Kasus ini bermula dari aksi pemortalan lahan oleh warga sebagai bentuk protes terhadap ketidakadilan dalam pengelolaan lahan dan tuntutan pembagian plasma. Namun, aksi kolektif ini justru berujung pada proses hukum yang menyasar sang kepala desa. Agung Sesa, juru bicara aksi, menyoroti sejumlah kejanggalan dalam proses hukum yang dinilai mengarah pada kriminalisasi. Ia mempertanyakan pengabaian bukti dan argumentasi pledoi oleh penuntut umum, yang hanya mengulang dakwaan tanpa menanggapi substansi pembelaan yang diajukan penasihat hukum.
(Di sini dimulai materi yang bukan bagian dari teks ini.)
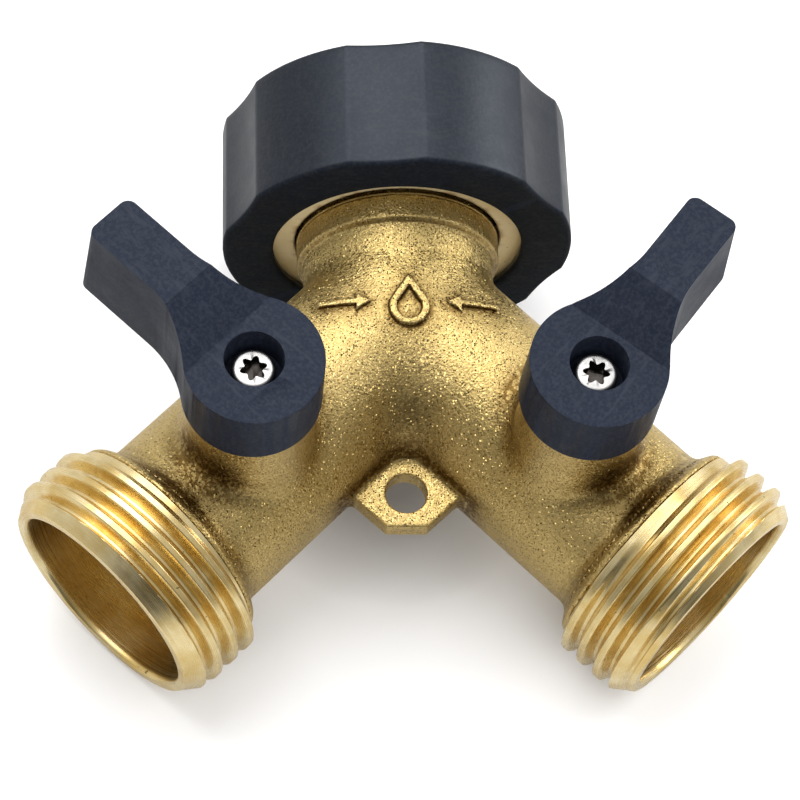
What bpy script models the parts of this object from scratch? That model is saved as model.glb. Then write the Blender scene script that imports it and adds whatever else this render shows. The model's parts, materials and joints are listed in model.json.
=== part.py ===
"""Two-way brass hose splitter with two ball valves and a swivel inlet nut.

Every piece is modelled in the port frame: the inlet runs along +Y, the two outlets run
forward and outward in the XY plane, and the valve stems point along +Z.  The empty
"rest_pose" then tips that frame about X, so that the splitter lies on the plane z = 0 as
the real one does, on its swivel nut and on the lips of its two outlets.
"""
import math

import bmesh
import bpy
from mathutils import Matrix, Vector

# ---- driving dimensions, in metres ---------------------------------------------------
GAP = 0.0003                       # clearance kept between pieces that touch

# outlets (3/4 inch garden hose thread, male)
OUTLET_ANGLE = math.radians(44.6)  # each outlet's axis, measured from -Y
MOUTH_S = 0.0444                   # outlet mouth face, along the outlet's axis
ARM_R = 0.0101                     # cast arm
THREAD_R = 0.01345                 # crest of the hose thread
THREAD_ROOT_R = 0.0122
THREAD_PITCH = 0.0022087           # 11.5 threads per inch
THREAD_START_S = 0.0350
MOUTH_BORE_R = 0.01085
MOUTH_BORE_S = 0.0344              # floor of the wide mouth bore
CHAMBER_R = 0.0080                 # ball chamber
CHAMBER_S = 0.0155
PASSAGE_R = 0.0046                 # way through each valve

# valves
VALVE_S = 0.02355                  # stem axis, along the outlet's axis
BALL_R = 0.0073
BOSS_R = 0.0063
BOSS_TOP = 0.0175
STEM_R = 0.0030
STEM_BORE_R = STEM_R + GAP
STEM_COLLAR_R = 0.0039
POCKET_TOP = 0.0103                # roof of the stem collar's pocket
STEM_TOP = 0.0200
STEM_SQUARE = 0.0040               # drive square, across flats
O_RING_Z = (0.0122, 0.0150)
O_RING_R = 0.0025
O_RING_WIRE_R = 0.0006

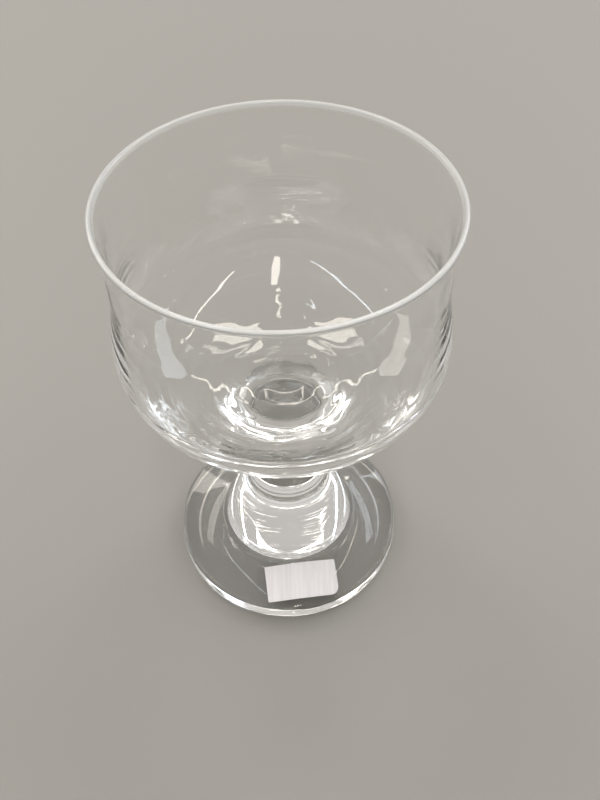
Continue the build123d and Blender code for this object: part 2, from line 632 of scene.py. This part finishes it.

Agung juga menyoroti klaim kerugian PT Sungai Rangit yang hanya didasarkan pada testimoni internal tanpa melibatkan penilaian independen dari akuntan publik atau jasa penilai publik. Hal ini dinilai berpotensi melanggar standar pembuktian pidana. Selain itu, penasihat hukum Syahyunie telah mengajukan keberatan bahwa perkara ini seharusnya diselesaikan melalui jalur perdata, mengingat status lahan adat yang belum final secara hukum. Namun, keberatan ini tidak dipertimbangkan oleh majelis hakim.

Kejanggalan Proses Hukum dan Status Masyarakat Adat

Lebih lanjut, Agung mempertanyakan mengapa hanya satu orang yang diproses hukum, padahal tindakan tersebut dilakukan secara kolektif oleh masyarakat adat. Hal ini dinilai bertentangan dengan logika hukum pidana tentang penyertaan pidana. Status pengakuan masyarakat adat Desa Tempayung yang tidak terdaftar di Badan Registrasi Wilayah Adat (BRWA) juga menjadi sorotan. Hakim dan jaksa menjadikan hal ini sebagai alasan untuk menolak pembelaan, padahal pengakuan masyarakat hukum adat tidak hanya bergantung pada BRWA.

Kasus ini semakin ironis karena hakim mengakui bahwa Syahyunie bertindak atas dasar membantu masyarakat menyalurkan aspirasi terkait pembagian plasma. Seharusnya, hal ini menjadi pertimbangan untuk restorative justice, bukan malah menjebloskannya ke penjara.

Syahyunie ditangkap di Bandara Iskandar Pangkalan Bun setelah pulang dari Jakarta pada September 2024. Setelah diperiksa, ia ditetapkan sebagai tersangka namun tidak ditahan karena adanya jaminan dari Pengurus Daerah Aliansi Masyarakat Adat Nusantara (AMAN) Kotawaringin Barat dan Camat Kotawaringin Lama. Namun, status tersangka tetap melekat padanya hingga kasusnya dilimpahkan ke Kejaksaan Negeri Kotawaringin Barat pada Desember 2024, dan ia ditetapkan sebagai tahanan rumah dengan gelang pelacak GPS.

Kasus Syahyunie menjadi simbol perjuangan masyarakat adat dalam mempertahankan hak atas tanah leluhur mereka. Vonis yang dijatuhkan kepadanya memicu pertanyaan tentang keadilan dan keberpihakan hukum terhadap masyarakat adat di tengah konflik agraria yang semakin kompleks.

Poin-poin penting dalam kasus ini meliputi:

  • Kriminalisasi: Vonis terhadap Syahyunie dianggap sebagai bentuk kriminalisasi terhadap perjuangan masyarakat adat.
  • Sengketa Lahan: Kasus ini berakar dari sengketa lahan antara masyarakat adat Desa Tempayung dengan PT Sungai Rangit.
  • Proses Hukum: Proses hukum yang dinilai janggal dan tidak adil.
  • Status Masyarakat Adat: Status pengakuan masyarakat adat yang dipermasalahkan karena tidak terdaftar di BRWA.
  • Restorative Justice: Pertimbangan restorative justice yang diabaikan.

Kasus ini membuka diskusi tentang perlindungan hak-hak masyarakat adat, keadilan dalam penegakan hukum, dan penyelesaian konflik agraria yang berkeadilan.